Of the 19 analysts covering the stock, 10 rate it “hold” or “neutral,” while seven have a “sell,” “reduce,” or “underweight” rating. Two others are “restricted” because of their involvement in the Peel transaction.
The company hasn’t had a “buy” rating since it spun off Capital & Counties Properties Plc in May. None of the analysts covering the company had a “buy” recommendation at the time of the demerger.
David Fischel, Capital Shopping’s 52-year-old chief executive officer, has run the company since 1992, making him the second-longest-serving CEO in Britain’s 100 largest companies after WPP Plc’s Martin Sorrell.
Simon Property’s chairman and chief executive officer is David Simon, the 49-year-old son of the founder, Melvin. Simon has run the company since 1998. The mall owner was valued at $28.6 billion at the close in New York Stock Exchange composite trading yesterday.
Simon cut its European holdings this year with the sale of its interest in a joint venture that owned seven shopping centers in France and Poland. It recorded a gain on the sale of $281 million, according to a regulatory filing.
Simon gets 3.5 percent of its net operating income from international operations, according to a third-quarter supplemental report. The company also owns outlet shopping centers in Japan, Mexico and South Korea.

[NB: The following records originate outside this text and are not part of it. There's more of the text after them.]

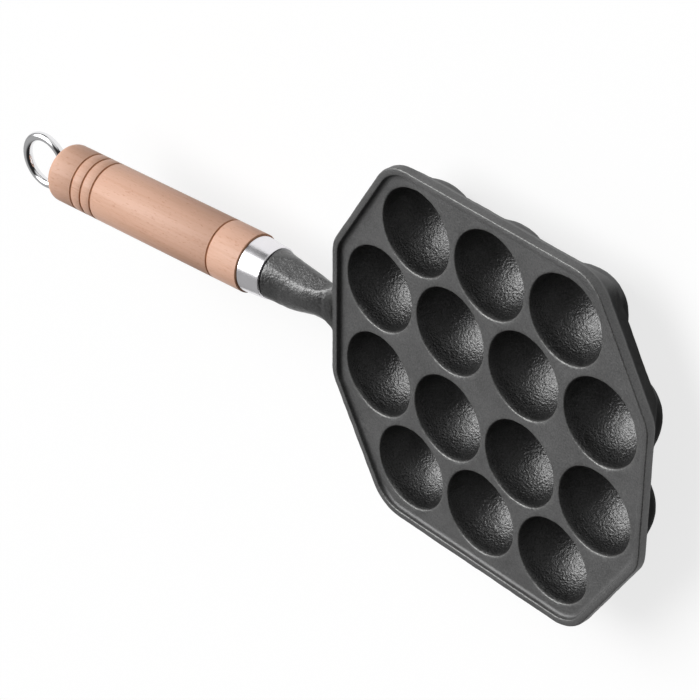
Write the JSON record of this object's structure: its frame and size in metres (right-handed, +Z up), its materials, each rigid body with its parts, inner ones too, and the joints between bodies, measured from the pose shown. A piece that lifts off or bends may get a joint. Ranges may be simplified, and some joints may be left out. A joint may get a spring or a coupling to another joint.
{
  "type": "takoyaki pan",
  "caption": "Octagonal cast iron griddle plate with a low rim and staggered half-ball cups, on a turned wooden grip with a steel ferrule and a hanging ring.",
  "frame": {"origin": "middle of the cup pattern, on the flat cooking face between the cups", "axes": "+X away from the handle along the pan's long axis, +Y across the pan, +Z up out of the cups' mouths"},
  "size_m": [0.3824, 0.178, 0.0583],
  "materials": {
    "cast_iron": "black seasoned casting, fine pebbled grain, satin",
    "polished_steel": "bright polished",
    "beech": "pale pink-tan beech, clear satin lacquer",
    "washer_steel": "plain zinc-plated steel",
    "ring_chrome": "bright chrome-plated wire",
    "rod_steel": "plain zinc-plated steel"
  },
  "bodies": {
    "pan": {"pan_casting": "cast_iron", "ferrule": "polished_steel", "grip": "beech"},
    "washer": {"butt_washer": "washer_steel"},
    "ring_bolt": {"tie_rod": "rod_steel", "hanging_ring": "ring_chrome"}
  },
  "joints": [
    {"name": "bolt_travel", "type": "slide", "parent": "pan", "child": "washer", "axis": [-0.9931, 0, 0.1175], "range_m": [0, 0.01]},
    {"name": "bolt_turn", "type": "hinge", "parent": "washer", "child": "ring_bolt", "pos_m": [-0.26196, 0, 0.01782], "axis": [-0.9931, 0, 0.1175], "range_deg": [0, 3600]}
  ],
  "couplings": [
    {"joint": "bolt_turn", "follows": "bolt_travel", "rad_per_m": 6283.2}
  ]
}
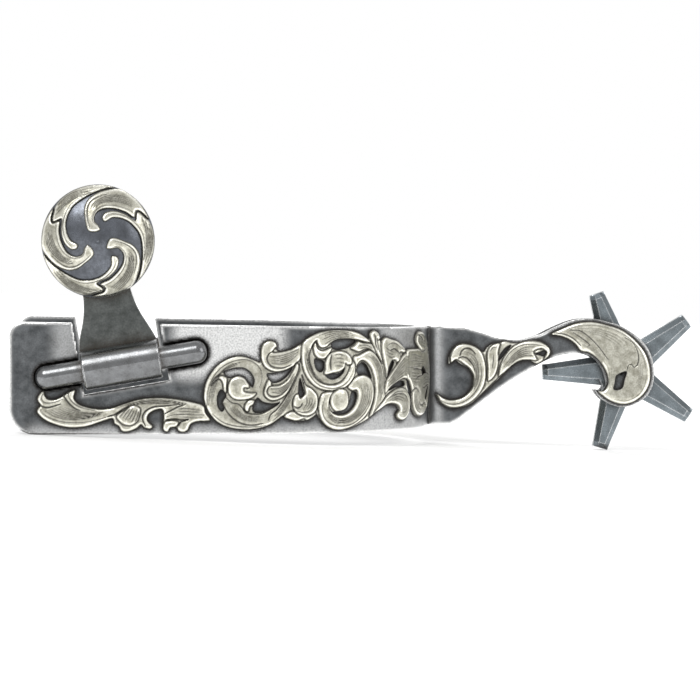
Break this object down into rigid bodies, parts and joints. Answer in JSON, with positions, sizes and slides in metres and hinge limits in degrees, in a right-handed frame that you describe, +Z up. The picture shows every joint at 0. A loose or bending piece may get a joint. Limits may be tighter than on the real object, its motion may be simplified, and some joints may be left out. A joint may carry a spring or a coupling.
{
  "type": "spur",
  "caption": "Western riding spur: steel heel band with swinging strap buttons, antiqued silver leaf overlays and a forked, curled shank holding a blunt star rowel.",
  "frame": {"origin": "centre of the bounding box in plan, on the table the spur stands on", "axes": "+X back to the rowel, +Y to the right of the wearer, +Z up"},
  "size_m": [0.1628, 0.101, 0.0567],
  "materials": {
    "band_steel": "dark satin steel, brushed across the band and blackened round the overlays",
    "hinge_steel": "satin steel with brown braze residue in the seams",
    "rowel_steel": "satin steel with lightly polished bevels",
    "button_steel": "dark satin steel ground under the silver leaves",
    "antiqued_silver": "engraved nickel silver, black antiquing left in the cuts"
  },
  "bodies": {
    "band": {"heel_band": "band_steel", "shank": "band_steel", "rowel_pin": "hinge_steel", "hinge_pin_left": "hinge_steel", "band_leaf_spray_left": "antiqued_silver", "band_scroll_left": "antiqued_silver", "band_flower_left": "antiqued_silver", "shank_leaf_left": "antiqued_silver", "rowel_cap_leaf_left": "antiqued_silver", "hinge_pin_right": "hinge_steel", "band_leaf_spray_right": "antiqued_silver", "band_scroll_right": "antiqued_silver", "band_flower_right": "antiqued_silver", "shank_leaf_right": "antiqued_silver", "rowel_cap_leaf_right": "antiqued_silver"},
    "rowel": {"rowel": "rowel_steel"},
    "left_button": {"hinge_barrel_left": "hinge_steel", "button_hanger_left": "hinge_steel", "button_left": "button_steel", "button_rivet_left": "hinge_steel", "button_scroll_left": "antiqued_silver"},
    "right_button": {"hinge_barrel_right": "hinge_steel", "button_hanger_right": "hinge_steel", "button_right": "button_steel", "button_rivet_right": "hinge_steel", "button_scroll_right": "antiqued_silver"}
  },
  "joints": [
    {"name": "rowel_spin", "type": "hinge", "parent": "band", "child": "rowel", "pos_m": [0.06396, 0, 0.01927], "axis": [0, 1, 0], "continuous": true},
    {"name": "left_button_swing", "type": "hinge", "parent": "band", "child": "left_button", "pos_m": [-0.05604, -0.04565, 0.01658], "axis": [0.9777, 0, 0.21], "range_deg": [-85, 150]},
    {"name": "right_button_swing", "type": "hinge", "parent": "band", "child": "right_button", "pos_m": [-0.05604, 0.04565, 0.01658], "axis": [-0.9777, 0, -0.21], "range_deg": [-85, 150]}
  ]
}
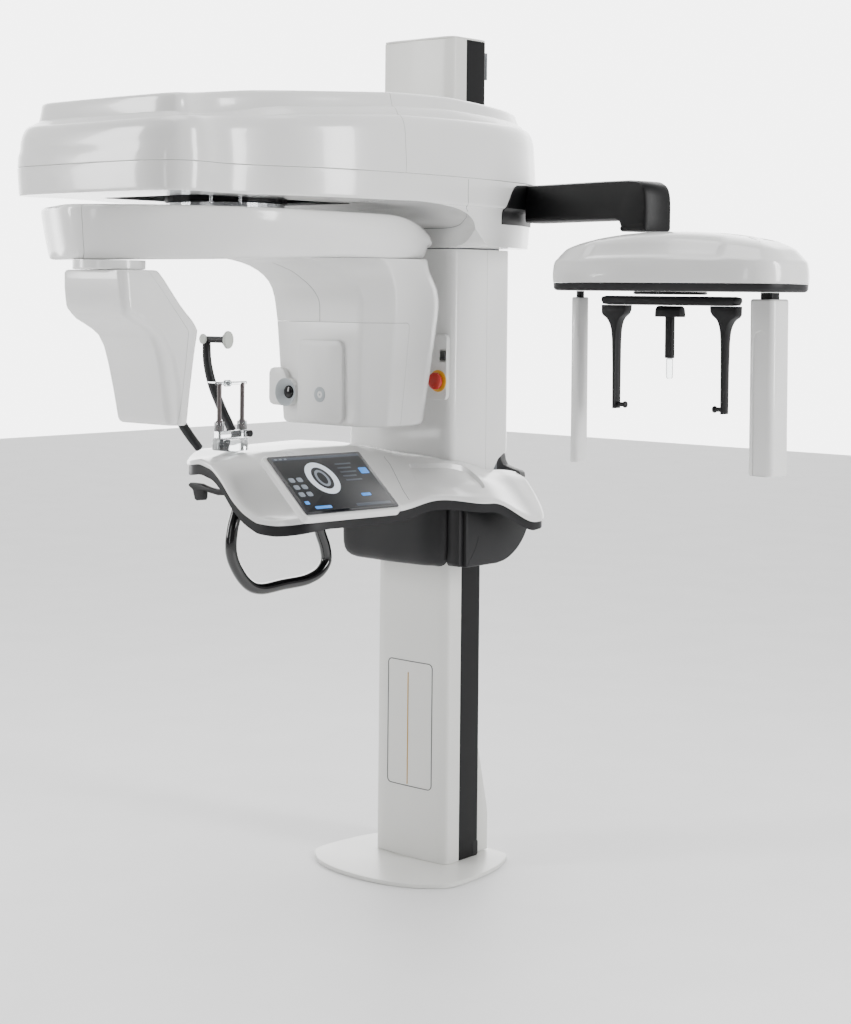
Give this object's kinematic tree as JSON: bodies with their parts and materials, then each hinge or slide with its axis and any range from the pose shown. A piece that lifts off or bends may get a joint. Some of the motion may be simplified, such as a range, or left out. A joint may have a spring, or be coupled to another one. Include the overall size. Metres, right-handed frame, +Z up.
{
  "type": "panoramic dental x-ray machine",
  "caption": "Floor-standing dental x-ray machine: column, lifting crane, rotating source and detector arm, chin-rest shelf with screen and grip, side cephalometric arm.",
  "frame": {"origin": "on the floor under the fixed column, at the underside of the base plate", "axes": "+Z up; -Y towards the machine's front, where the rotation axis is; +X towards the cephalometric arm"},
  "size_m": [1.7448, 1.514, 2.402],
  "materials": {
    "gloss_white": "gloss",
    "warm_white_metal": "semi-gloss powder coat",
    "black_metal": "satin",
    "dark_grey": "satin",
    "gloss_black": "gloss",
    "steel": "satin",
    "frame_metal": "satin",
    "clear_acrylic": "clear",
    "pad_grey": "matte",
    "red": "gloss",
    "screen_glass": "black glass"
  },
  "bodies": {
    "column": {"base_plate": "warm_white_metal", "column_front_profile": "warm_white_metal", "column_rear_profile": "black_metal", "column_top_cap": "warm_white_metal", "wall_bracket": "frame_metal", "rear_cable_cover": "warm_white_metal", "label_plate": "warm_white_metal", "lift_screw": "steel"},
    "carriage": {"carriage_frame": "frame_metal", "carriage_front_cover": "gloss_white", "carriage_rear_cover": "gloss_white", "estop_panel": "gloss_white", "crane_upper_cover_front": "gloss_white", "crane_upper_cover_rear": "gloss_white", "crane_lower_cover_front": "gloss_white", "crane_lower_cover_rear": "gloss_white", "crane_frame": "frame_metal", "y_rail_left": "steel", "y_rail_right": "steel", "ceph_arm": "black_metal", "ceph_head_cover": "gloss_white", "ceph_base_trim": "dark_grey"},
    "e_stop": {"e_stop_button": "red"},
    "rocker": {"power_rocker": "gloss_black"},
    "stage": {"stage_plate": "frame_metal", "slew_bearing": "dark_grey", "rotation_motor": "dark_grey"},
    "rotor": {"rotor_hub": "steel", "rotor_beam_cover": "gloss_white", "rotor_end_cap": "gloss_white", "source_tube_head": "frame_metal", "source_inner_cover": "gloss_white", "source_outer_cover": "gloss_white", "source_front_panel": "gloss_white", "camera_pod": "gloss_white", "detector_neck": "gloss_white"},
    "detector": {"detector_inner_cover": "gloss_white", "detector_outer_cover": "gloss_white", "flat_panel_sensor": "dark_grey"},
    "shelf": {"shelf_top_cover": "gloss_white", "shelf_edge_trim": "dark_grey", "shelf_front_bracket": "dark_grey", "shelf_side_bracket": "dark_grey", "touch_screen_housing": "gloss_white", "touch_screen_glass": "screen_glass", "hand_grip": "gloss_black", "remote_hook": "dark_grey", "chin_rest_base": "clear_acrylic"},
    "bite": {"bite_support": "clear_acrylic"},
    "temple_near": {"temple_arm_near": "dark_grey", "temple_pad_near": "pad_grey"},
    "temple_far": {"temple_arm_far": "dark_grey", "temple_pad_far": "pad_grey"},
    "craniostat": {"craniostat_bar": "dark_grey"},
    "ear_inner": {"ear_arm_inner": "dark_grey"},
    "ear_outer": {"ear_arm_outer": "dark_grey"},
    "nasion": {"nasion_support": "dark_grey"},
    "collimator": {"ceph_collimator": "gloss_white"},
    "sensor": {"ceph_sensor": "gloss_white"}
  },
  "joints": [
    {"name": "lift", "type": "slide", "parent": "column", "child": "carriage", "axis": [0, 0, 1], "range_m": [-0.55, 0.1]},
    {"name": "e_stop_press", "type": "slide", "parent": "carriage", "child": "e_stop", "axis": [0, 1, 0], "range_m": [0, 0.004]},
    {"name": "power_rocker_tilt", "type": "hinge", "parent": "carriage", "child": "rocker", "pos_m": [0.18, -0.184, 1.485], "axis": [1, 0, 0], "range_deg": [-5, 5]},
    {"name": "stage_slide", "type": "slide", "parent": "carriage", "child": "stage", "axis": [0, 1, 0], "range_m": [-0.03, 0.018]},
    {"name": "rotor_turn", "type": "hinge", "parent": "stage", "child": "rotor", "pos_m": [0, -0.857, 1.88], "axis": [0, 0, 1], "range_deg": [-180, 180]},
    {"name": "detector_flip", "type": "hinge", "parent": "rotor", "child": "detector", "pos_m": [0.02, -1.265, 1.7], "axis": [0, 0, 1], "range_deg": [0, 90]},
    {"name": "shelf_height", "type": "slide", "parent": "carriage", "child": "shelf", "axis": [0, 0, 1], "range_m": [-0.05, 0.045]},
    {"name": "bite_lift", "type": "slide", "parent": "shelf", "child": "bite", "axis": [0, 0, 1], "range_m": [0, 0.03]},
    {"name": "temple_near_open", "type": "hinge", "parent": "shelf", "child": "temple_near", "pos_m": [-0.036, -0.912, 1.25], "axis": [1, 0, 0], "range_deg": [-4, 10]},
    {"name": "temple_far_open", "type": "hinge", "parent": "shelf", "child": "temple_far", "pos_m": [-0.036, -0.784, 1.25], "axis": [-1, 0, 0], "range_deg": [-4, 10]},
    {"name": "craniostat_turn", "type": "hinge", "parent": "carriage", "child": "craniostat", "pos_m": [0.934, -0.165, 1.66], "axis": [0, 0, 1], "range_deg": [-90, 90]},
    {"name": "ear_inner_slide", "type": "slide", "parent": "craniostat", "child": "ear_inner", "axis": [1, 0, 0], "range_m": [-0.008, 0.055]},
    {"name": "ear_outer_slide", "type": "slide", "parent": "craniostat", "child": "ear_outer", "axis": [-1, 0, 0], "range_m": [-0.008, 0.055]},
    {"name": "nasion_swing", "type": "hinge", "parent": "craniostat", "child": "nasion", "pos_m": [0.934, -0.165, 1.62], "axis": [-1, 0, 0], "range_deg": [0, 90]},
    {"name": "collimator_scan", "type": "slide", "parent": "carriage", "child": "collimator", "axis": [0, 1, 0], "range_m": [-0.06, 0.06]},
    {"name": "sensor_scan", "type": "slide", "parent": "carriage", "child": "sensor", "axis": [0, 1, 0], "range_m": [-0.06, 0.06]}
  ],
  "couplings": [
    {"joint": "temple_far_open", "follows": "temple_near_open", "ratio": 1},
    {"joint": "ear_outer_slide", "follows": "ear_inner_slide", "ratio": 1},
    {"joint": "collimator_scan", "follows": "sensor_scan", "ratio": 1}
  ]
}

Earlier this year, Simon unsuccessfully bid $6.5 billion for U.S. rival General Growth Properties Inc., which emerged on Nov. 9 from the largest-ever U.S. real estate bankruptcy.
Simon’s announcement today doesn’t constitute a firm offer for Capital Shopping and there can be no certainty that any bid will ultimately be made, the company said. Any offer is also conditional on due diligence and Simon arranging debt finance.
Simon appointed Citigroup Inc., Lazard Ltd. and Evercore Partners Inc. as financial advisers and Freshfields and Wachtell Lipton as its legal advisers.